If your "daily" is a 35-minute commute on smooth roads with a parking garage at one end, the GT4 RS works. If it is variable terrain, a chip-sealed onramp, and parallel parking on Polk Street, you will hate it within six weeks.

What it's actually for

The GT4 RS is the track car you can drive to the track. That phrasing matters. The cars in this class that came before it — the 991.2 GT3 RS, the McLaren 600LT, the AMG GT R — were either too tall in their gearing to deploy on road courses below a certain size, or had ergonomics that punished anything other than committed track use. The GT4 RS occupies an unusual seam: aggressive enough to be a meaningful track tool at intermediate circuits, livable enough to drive ninety minutes to the track and back without it ruining your weekend.

What it is not is a great long-distance car. It is not a great commuter. It is not a great occasional-track car if you also want it to be a great Sunday driver in the Marin headlands.

It is — and I am being precise here — the most accurate distillation of the "road-going race car" idea that Porsche has built since the 996 GT3 in 2003. I owned a 996 GT3 from 2014 to 2019. The GT4 RS is, in spirit and in execution, what the 996 GT3 was at its release: a car that exists because its engineers wanted it to, not because the marketing team identified an opportunity.

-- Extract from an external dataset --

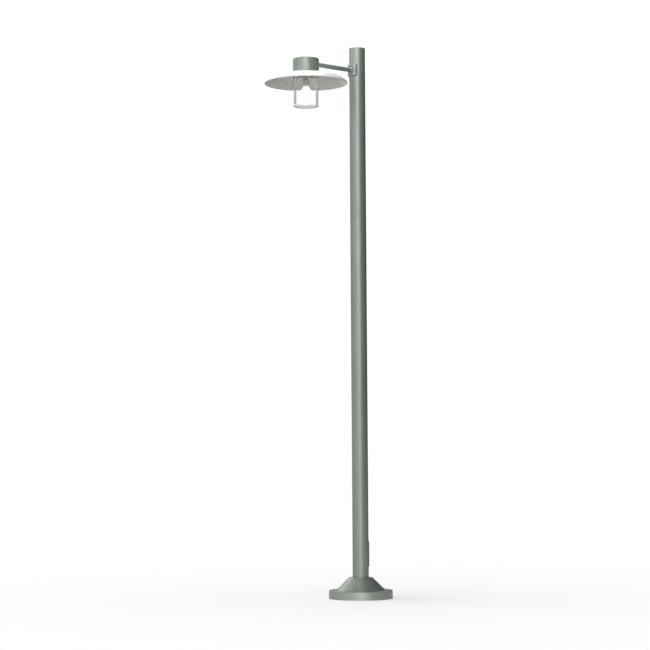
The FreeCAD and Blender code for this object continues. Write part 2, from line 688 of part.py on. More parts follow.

If you can buy one and you can put track miles on it, this is the most rewarding modern Porsche I have driven. If you can't put track miles on it, you are not buying it for the reason it was built. There are better cars at this price for road-only use.

One footnote on the manual question

The 992 GT3 is offered with a manual. The GT4 RS is PDK only. I have been asked twenty times whether this is a problem. It is not. The PDK in the GT4 RS shifts faster than I can. It shifts faster than you can. At 8,500 rpm the time between deciding to shift and actually shifting is meaningful, and a stick will give it up. If you want to row gears, the Cayman GTS 4.0 is the better answer. The GT4 RS is a PDK car because it is a track car. Make peace with it or buy the GTS.